╔══
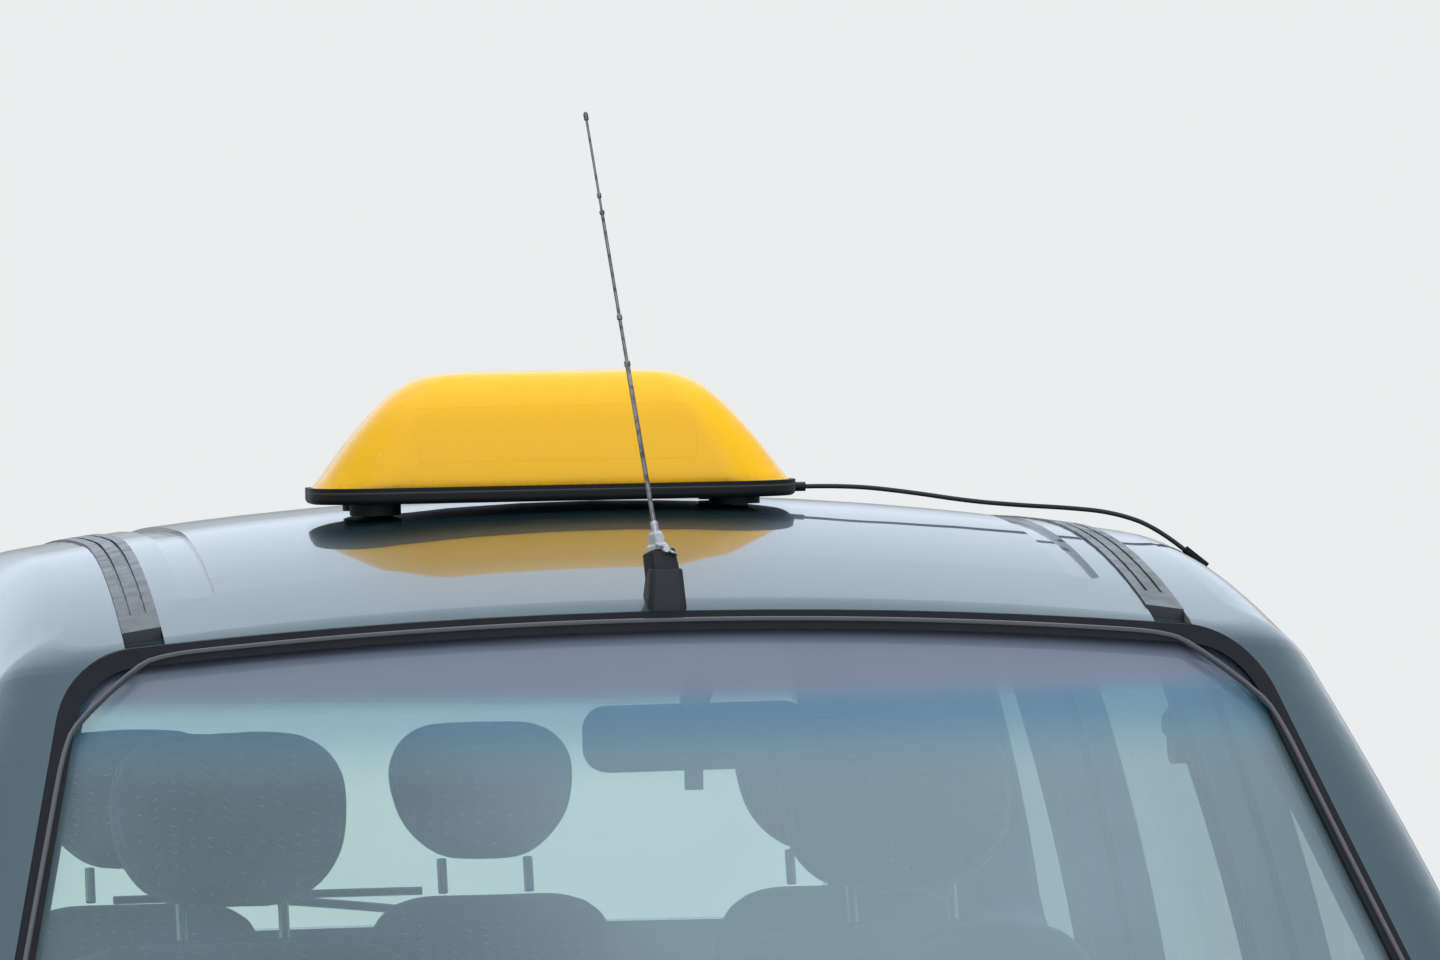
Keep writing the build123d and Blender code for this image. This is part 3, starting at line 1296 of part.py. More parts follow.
def make_arch_liners():
    front = make_liner(FRONT_AXLE_Y, LINER_INNER_X)
    rear = make_liner(REAR_AXLE_Y, REAR_LINER_INNER_X)
    return pair(front) + pair(rear)


def make_grommet():
    """The rubber collar in the roof rail that the lead goes into, just above the front door."""
    end = Vector(*CABLE_ROUTE[-1])
    along = (end - Vector(*CABLE_ROUTE[-2])).normalized()
    collar = Plane(end, z_dir=along) * Circle(CABLE_DIAMETER)
    return extrude(collar, 30) - OUTER


def door_pane(window):
    return GLASS_LAYER & side_prism(grown(outline(window), -FIT_GAP))


def write_nodes():
    """One file for each node. Each entry is a solid or a list of like solids on one body."""
    side = make_body_side() + [pad for pad in make_jack_pads() if pad.center().X > 0]
    cushions, backs, rests, frames = make_seats()
    front_door, rear_door = make_front_door(), make_rear_door()
    front_pane, rear_pane = door_pane(FRONT_WINDOW), door_pane(REAR_WINDOW)
    knuckle = make_knuckle()
    nodes = {
        "roof_panel": [make_roof()],
        "roof_strips": make_roof_strips(),
        "windscreen": [make_windscreen()],
        "windscreen_seal": [make_windscreen_seal()],
        "front_wipers": make_front_wipers(),
        "cowl": [make_cowl()],
        "bulkhead": [make_bulkhead()],
        "floor_pan": [make_floor()],
        "front_structure": [make_front_structure()],
        "front_wings": pair(make_fender()),
        "front_bumper": [make_front_bumper()],
        "rear_bumper": [make_rear_bumper()],
        "grille": [make_grille()],
        "headlamp_lenses": pair(make_headlamp_lens()),
        "headlamp_bowls": pair(make_headlamp_bowl()),
        "tail_lamps": pair(make_tail_lamp()),
        "quarter_glass": pair(GLASS_LAYER & side_prism(grown(outline(QUARTER_WINDOW), -FIT_GAP))),
        "arch_liners": make_arch_liners(),
        "engine": [make_engine()],
        "lower_arms": pair(make_lower_arm()),
        "rear_axle": [make_rear_axle()],
        "exhaust": [make_exhaust()],
        "dashboard": [make_dashboard() + make_steering_column()],
        "interior_mirror": [make_interior_mirror()],
        "seat_cushions": cushions,
        "seat_backs": backs,
        "headrests": rests,
        "seat_frames": frames,
        "sign_lens": [make_sign_lens()],
        "sign_base": [make_sign_base()],
        "sign_cable": [make_sign_cable()],
        "cable_grommet": [make_grommet()],
        "antenna": [make_antenna()],
        "bonnet": [make_bonnet()],
        "tailgate": [make_tailgate()],
        "tailgate_glass": [GLASS_LAYER & front_prism(grown(outline(TAIL_WINDOW), -FIT_GAP), 1500, 2200)],
        "steering_wheel": [make_steering_wheel()],
    }
    for name, left in (
        ("body_side", side),
        ("door_front", front_door),
        ("door_rear", rear_door),
        ("glass_front", front_pane),
        ("glass_rear", rear_pane),
        ("knuckle", knuckle),
    ):
        nodes[name + "_left"] = [left]
        nodes[name + "_right"] = [mirrored(left)]
    for end, axle_y in (("front", FRONT_AXLE_Y), ("rear", REAR_AXLE_Y)):
        tyre, wheel = make_tyre(axle_y), make_wheel(axle_y)
        nodes[f"tyre_{end}_left"] = [tyre]
        nodes[f"tyre_{end}_right"] = [mirrored(tyre)]
        nodes[f"wheel_{end}_left"] = [wheel]
        nodes[f"wheel_{end}_right"] = [mirrored(wheel)]
    os.makedirs("parts", exist_ok=True)
    for name, solids in nodes.items():
        flat = [solid for piece in solids for solid in piece.solids()]
        export_step(flat[0] if len(flat) == 1 else Compound(flat), f"parts/{name}.step")


write_nodes()
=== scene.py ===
import math

import bmesh
import bpy
from mathutils import Matrix, Vector


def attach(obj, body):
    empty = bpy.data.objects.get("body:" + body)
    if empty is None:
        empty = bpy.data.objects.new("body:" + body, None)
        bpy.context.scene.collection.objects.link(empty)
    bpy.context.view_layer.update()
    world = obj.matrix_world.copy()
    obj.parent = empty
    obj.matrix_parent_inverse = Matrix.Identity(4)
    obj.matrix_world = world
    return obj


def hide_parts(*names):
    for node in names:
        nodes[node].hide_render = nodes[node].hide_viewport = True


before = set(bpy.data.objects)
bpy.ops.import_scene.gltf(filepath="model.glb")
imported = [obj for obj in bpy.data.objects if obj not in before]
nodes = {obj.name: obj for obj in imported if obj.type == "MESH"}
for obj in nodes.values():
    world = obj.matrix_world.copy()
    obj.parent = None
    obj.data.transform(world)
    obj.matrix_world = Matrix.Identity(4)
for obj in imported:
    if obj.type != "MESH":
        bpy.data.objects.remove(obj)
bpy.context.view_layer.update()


# Camera and studio
# A long lens about 8.5 m off the car's own right-hand front, a little above the roof, as a street portrait is
# taken. The floor is pale paper that brightens into a white backdrop far off, and large soft lamps and a
# bright surround light the car evenly.
VIEW_AZIMUTH = math.radians(7.59)
VIEW_DROP = math.radians(1.2)
VIEW_ROLL = math.radians(-1.03)
VIEW_DISTANCE = 8.47
FOCAL_PIXELS = 8505
PICTURE_WIDTH = 1440
AIMED_AT = Vector((0.059, -0.540, 1.645))


def placed(name, data):
    """A new object in the scene that shows this data."""
    made = bpy.data.objects.new(name, data)
    bpy.context.scene.collection.objects.link(made)
    return made


level = math.cos(VIEW_DROP)
forward = Vector((math.sin(VIEW_AZIMUTH) * level, math.cos(VIEW_AZIMUTH) * level, -math.sin(VIEW_DROP)))
camera = placed("camera", bpy.data.cameras.new("camera"))
camera.data.sensor_width = 36
camera.data.lens = FOCAL_PIXELS / PICTURE_WIDTH * camera.data.sensor_width
camera.data.clip_end = 200
aim = Matrix.Translation(AIMED_AT - forward * VIEW_DISTANCE) @ forward.to_track_quat("-Z", "Y").to_matrix().to_4x4()
camera.matrix_world = aim @ Matrix.Rotation(VIEW_ROLL, 4, "Z")
bpy.context.scene.camera = camera
bpy.context.scene.view_settings.view_transform = "Standard"


class ShaderTree:
    """The nodes of a material or of the world. Each node that is added comes back as a Socket."""

    def __init__(self, tree, space):
        self.tree = tree
        self.place = self.node("ShaderNodeTexCoord", output=space)

    def feed(self, target, value):
        if isinstance(value, Socket):
            self.tree.links.new(value.link, target)
        elif isinstance(value, tuple) and len(value) == 3 and len(target.default_value) == 4:
            target.default_value = (*value, 1)
        else:
            target.default_value = value

    def node(self, kind, settings=None, sockets=None, output=0):
        """Adds one node: its settings first, then the values or links of its sockets."""
        made = self.tree.nodes.new(kind)
        for name, value in (settings or {}).items():
            setattr(made, name, value)
        for name, value in (sockets or {}).items():
            self.feed(made.inputs[name], value)
        return Socket(self, made.outputs[output])

    def mix(self, share, first, second):
        return self.node("ShaderNodeMix", {"data_type": "RGBA"}, {0: share, 6: first, 7: second}, output=2)

    def noise(self, scale, detail=4.0, stretch=None):
        where = self.place
        if stretch:
            where = self.node("ShaderNodeMapping", None, {"Vector": where, "Scale": stretch})
        return self.node("ShaderNodeTexNoise", None, {"Vector": where, "Scale": scale, "Detail": detail})

    def band(self, value, low, high, most=1.0):
        """0 below low, most above high, and smooth between them."""
        limits = {"Value": value, "From Min": low, "From Max": high, "To Max": most}
        return self.node("ShaderNodeMapRange", {"interpolation_type": "SMOOTHSTEP"}, limits)

    def patches(self, scale, detail, low, high, stretch=None):
        """1 in the heart of a noise's patches and 0 between them."""
        return self.band(self.noise(scale, detail, stretch), low, high)

    def axes(self, vector=None):
        split = self.node("ShaderNodeSeparateXYZ", None, {0: vector or self.place})
        return [Socket(self, output) for output in split.link.node.outputs]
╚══
PROBLEM STATEMENT
Quote only the lines running from the line that holds "export_step(flat[0] if len(flat)" to the line that holds "obj.parent = None", both ends included.

RESPONSE BELOW
        export_step(flat[0] if len(flat) == 1 else Compound(flat), f"parts/{name}.step")


write_nodes()
=== scene.py ===
import math

import bmesh
import bpy
from mathutils import Matrix, Vector


def attach(obj, body):
    empty = bpy.data.objects.get("body:" + body)
    if empty is None:
        empty = bpy.data.objects.new("body:" + body, None)
        bpy.context.scene.collection.objects.link(empty)
    bpy.context.view_layer.update()
    world = obj.matrix_world.copy()
    obj.parent = empty
    obj.matrix_parent_inverse = Matrix.Identity(4)
    obj.matrix_world = world
    return obj


def hide_parts(*names):
    for node in names:
        nodes[node].hide_render = nodes[node].hide_viewport = True


before = set(bpy.data.objects)
bpy.ops.import_scene.gltf(filepath="model.glb")
imported = [obj for obj in bpy.data.objects if obj not in before]
nodes = {obj.name: obj for obj in imported if obj.type == "MESH"}
for obj in nodes.values():
    world = obj.matrix_world.copy()
    obj.parent = None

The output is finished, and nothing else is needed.